_Problem statement_
Extract from the entries below, exactly as given, only the lines from the line containing "on_far_leg() tube_end();" to the line containing "low, high = Vector((1e9,)", both lines included.

── Material for this task

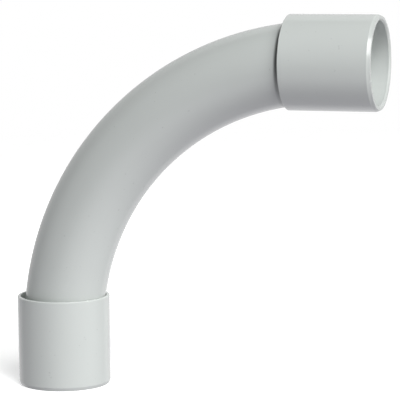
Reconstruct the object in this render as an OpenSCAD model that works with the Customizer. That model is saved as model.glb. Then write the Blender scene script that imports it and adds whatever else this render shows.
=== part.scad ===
// Rigid PVC conduit bend: a bent tube with a push-fit coupler on each end.
// The lower coupler's free mouth is centred on the origin and faces down.
// The bend turns from +Z towards +X in the XZ plane, and sizes are in millimetres.

/* [Bent tube] */
// Outside diameter of the conduit tube
tube_d = 25; // [16:0.5:40]
// Wall of the conduit tube
tube_wall = 1.8; // [1:0.1:3.5]
// Radius of the bend, at the tube's centre line
bend_radius = 85; // [60:1:200]
// Angle that the tube turns through
bend_angle = 90; // [30:5:180]
// Straight length of tube left at each end of the bend
straight_end = 2; // [1:0.5:60]
// Chamfer round the outside of each sawn tube end
saw_chamfer = 0.4; // [0.2:0.1:0.8]
// How far the sized ends stand back from the bent stretch, inside and out
end_sizing = 0.02; // [0.01:0.01:0.1]

/* [Couplers] */
// Depth of the socket at each end of a coupler
socket_depth = 13.25; // [8:0.25:24]
// Width of the stop ring in the middle of a coupler
stop_width = 1.5; // [1:0.1:4]
// Height that the stop ring stands in from the socket
stop_height = 1.7; // [0.8:0.1:2.5]
// Wall of the free socket
socket_wall = 1.8; // [1.2:0.1:4]
// Thinnest wall at the rim of the bell that takes the tube
rim_wall = 0.9; // [0.7:0.05:2]
// Chamfer that leads a conduit into the free mouth
lead_in = 0.7; // [0.3:0.1:1]
// Length of the chamfer round the outside of the free mouth
mouth_edge_length = 1.1; // [0.4:0.1:3]
// Height of the chamfer round the outside of the free mouth
mouth_edge_height = 0.45; // [0.2:0.05:0.5]
// Chamfer round the outside of the bell's rim
rim_edge = 0.35; // [0.1:0.05:0.45]

/* [Fits] */
// Gap all round between a conduit and the free socket
socket_clearance = 0.1; // [0.05:0.01:0.4]
// Gap all round between the tube's straight end and its socket
grip_clearance = 0.05; // [0.02:0.01:0.1]
// Gap between the bell's rim and the inside of the curve
bell_clearance = 0.14; // [0.1:0.02:0.6]
// Gap between the tube's end and the stop ring
end_gap = 0.1; // [0.05:0.05:1]

/* [Hidden] */
round_fn = 96;
pipe_grey = "#c9cdc9";
coupler_grey = "#d0d4d0";

// Tube: each sized end runs on a little way inside the wall of the bent stretch
tube_r = tube_d / 2;
tube_bore_r = tube_r - tube_wall;
end_r = tube_r - end_sizing;
end_bore_r = tube_bore_r + end_sizing;
end_overlap = 0.5;
tube_end_z = socket_depth + stop_width + end_gap;
bend_start_z = tube_end_z + straight_end;

// Coupler: its own Z runs from the free mouth up to the bell's rim
coupler_length = 2 * socket_depth + stop_width;
socket_r = tube_r + socket_clearance;
stop_r = socket_r - stop_height;
grip_r = tube_r + grip_clearance;
// The bell opens from where the tube starts to curve, and clears the curve at the rim
curve_in_bell = max(0, coupler_length - bend_start_z);
inner_bend_r = bend_radius - tube_r;
curve_offset = inner_bend_r - sqrt(pow(inner_bend_r, 2) - pow(curve_in_bell, 2));
bell_r = tube_r + curve_offset + bell_clearance;
grip_end_z = min(bend_start_z, coupler_length - lead_in);
coupler_r = max(socket_r + socket_wall, bell_r + rim_wall);

// Outline of one coupler, turned about its axis
function coupler_outline() = [
    [socket_r + lead_in, 0],
    [socket_r, lead_in],
    [socket_r, socket_depth],
    [stop_r, socket_depth],
    [stop_r, socket_depth + stop_width],
    [grip_r, socket_depth + stop_width],
    [grip_r, grip_end_z],
    [bell_r, coupler_length],
    [coupler_r - rim_edge, coupler_length],
    [coupler_r, coupler_length - rim_edge],
    [coupler_r, mouth_edge_length],
    [coupler_r - mouth_edge_height, 0]
];

// Outline of one sawn tube end, from the saw cut up into the start of the bend
function tube_end_outline() = [
    [end_bore_r, 0],
    [end_r - saw_chamfer, 0],
    [end_r, saw_chamfer],
    [end_r, straight_end + end_overlap],
    [end_bore_r, straight_end + end_overlap]
];

// Puts its children on the far leg, turned round so that their +Z points back along the tube
module on_far_leg() {
    translate([bend_radius, 0, bend_start_z])
        rotate([0, bend_angle, 0])
            translate([-bend_radius, 0, bend_start_z])
                rotate([180, 0, 0])
                    children();
}

module tube_end() {
    translate([0, 0, tube_end_z])
        rotate_extrude($fn = round_fn) polygon(tube_end_outline());
}

module tube_arc() {
    translate([bend_radius, 0, bend_start_z])
        rotate([90, 0, 0])
            rotate([0, 0, 180 - bend_angle])
                rotate_extrude(angle = bend_angle, $fn = round_fn)
                    translate([bend_radius, 0])
                        difference() {
                            circle(r = tube_r, $fn = round_fn);
                            circle(r = tube_bore_r, $fn = round_fn);
                        }
}

module coupler() {
    rotate_extrude($fn = round_fn) polygon(coupler_outline());
}

module bent_tube() {
    color(pipe_grey)
        union() {
            tube_end();
            tube_arc();
            on_far_leg() tube_end();
        }
}

module lower_coupler() {
    color(coupler_grey) coupler();
}

module upper_coupler() {
    color(coupler_grey) on_far_leg() coupler();
}

bent_tube();
lower_coupler();
upper_coupler();
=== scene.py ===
"""Looks of a rigid conduit bend with a push-fit coupler on each end.

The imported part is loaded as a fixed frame. Its tube and its two couplers are built again with
rounded edges and a satin plastic finish, and stand on a pale floor in soft light.
Lengths are in metres.
"""

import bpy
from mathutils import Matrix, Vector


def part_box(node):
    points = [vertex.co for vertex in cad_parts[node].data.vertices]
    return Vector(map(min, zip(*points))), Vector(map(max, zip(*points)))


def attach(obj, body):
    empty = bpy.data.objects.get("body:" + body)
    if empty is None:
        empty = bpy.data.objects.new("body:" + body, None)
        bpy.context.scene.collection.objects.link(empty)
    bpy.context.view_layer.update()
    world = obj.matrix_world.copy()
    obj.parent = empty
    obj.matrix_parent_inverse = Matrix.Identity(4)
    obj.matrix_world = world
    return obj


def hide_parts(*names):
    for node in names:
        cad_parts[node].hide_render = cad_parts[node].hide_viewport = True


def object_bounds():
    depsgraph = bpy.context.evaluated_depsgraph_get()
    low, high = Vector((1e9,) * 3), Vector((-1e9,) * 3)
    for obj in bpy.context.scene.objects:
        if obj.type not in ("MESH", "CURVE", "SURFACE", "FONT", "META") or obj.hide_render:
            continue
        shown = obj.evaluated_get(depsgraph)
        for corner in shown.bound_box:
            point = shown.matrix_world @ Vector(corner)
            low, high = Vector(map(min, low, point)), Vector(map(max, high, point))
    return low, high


bl_info = {
    "name": "Conduit Bend",
    "version": (1, 0, 0),
    "blender": (4, 5, 0),
    "location": "3D View > Sidebar > Conduit Bend",
    "description": "Builds the looks of a rigid conduit bend and its two couplers",
    "category": "Object",
}

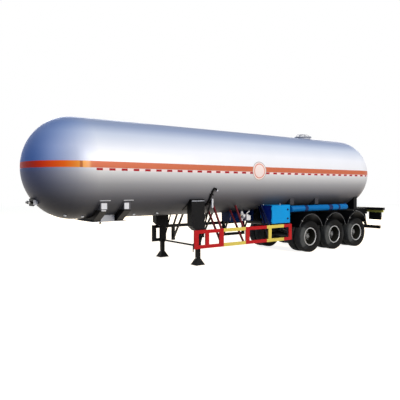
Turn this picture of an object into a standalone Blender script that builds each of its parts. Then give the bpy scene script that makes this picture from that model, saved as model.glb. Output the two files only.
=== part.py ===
"""Three-axle gas tanker semi-trailer, uncoupled and parked on its landing legs.

Metres. +X is forward, towards the kingpin, +Y is the trailer's left and +Z is up. The ground is z = 0
and x = 0 is half way along the whole trailer. The silver pressure vessel is the chassis: a coupler frame
under its front, a pair of leg brackets behind that, and a short subframe with three axles under its rear.
"""

import math

import bmesh
import bpy
from mathutils import Euler, Matrix, Vector

# Clearance left between solids that touch, and the reach of one solid into another that it is welded to.
SEAT_GAP = 0.0003
WELD = 0.004

# Whole trailer
OVERALL_LENGTH = 12.86
FRONT_X = OVERALL_LENGTH / 2
REAR_X = -OVERALL_LENGTH / 2

# Tyres and wheels: 275/80 R22.5 twins
TYRE_RADIUS = 0.506
TYRE_WIDTH = 0.276
RIM_FLANGE_RADIUS = 0.288
RIM_FLANGE_WIDTH = 0.020
RIM_DISH_RADIUS = 0.246
TWIN_SPACING = 0.320
OUTER_TYRE_Y = 1.067
WHEEL_SIDES = 20
INNER_TYRE_Y = OUTER_TYRE_Y - TWIN_SPACING
WHEEL_FACE_Y = (OUTER_TYRE_Y + INNER_TYRE_Y) / 2
AXLE_Z = TYRE_RADIUS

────

_Result of the exercise_
            on_far_leg() tube_end();
        }
}

module lower_coupler() {
    color(coupler_grey) coupler();
}

module upper_coupler() {
    color(coupler_grey) on_far_leg() coupler();
}

bent_tube();
lower_coupler();
upper_coupler();
=== scene.py ===
"""Looks of a rigid conduit bend with a push-fit coupler on each end.

The imported part is loaded as a fixed frame. Its tube and its two couplers are built again with
rounded edges and a satin plastic finish, and stand on a pale floor in soft light.
Lengths are in metres.
"""

import bpy
from mathutils import Matrix, Vector


def part_box(node):
    points = [vertex.co for vertex in cad_parts[node].data.vertices]
    return Vector(map(min, zip(*points))), Vector(map(max, zip(*points)))


def attach(obj, body):
    empty = bpy.data.objects.get("body:" + body)
    if empty is None:
        empty = bpy.data.objects.new("body:" + body, None)
        bpy.context.scene.collection.objects.link(empty)
    bpy.context.view_layer.update()
    world = obj.matrix_world.copy()
    obj.parent = empty
    obj.matrix_parent_inverse = Matrix.Identity(4)
    obj.matrix_world = world
    return obj


def hide_parts(*names):
    for node in names:
        cad_parts[node].hide_render = cad_parts[node].hide_viewport = True


def object_bounds():
    depsgraph = bpy.context.evaluated_depsgraph_get()
    low, high = Vector((1e9,) * 3), Vector((-1e9,) * 3)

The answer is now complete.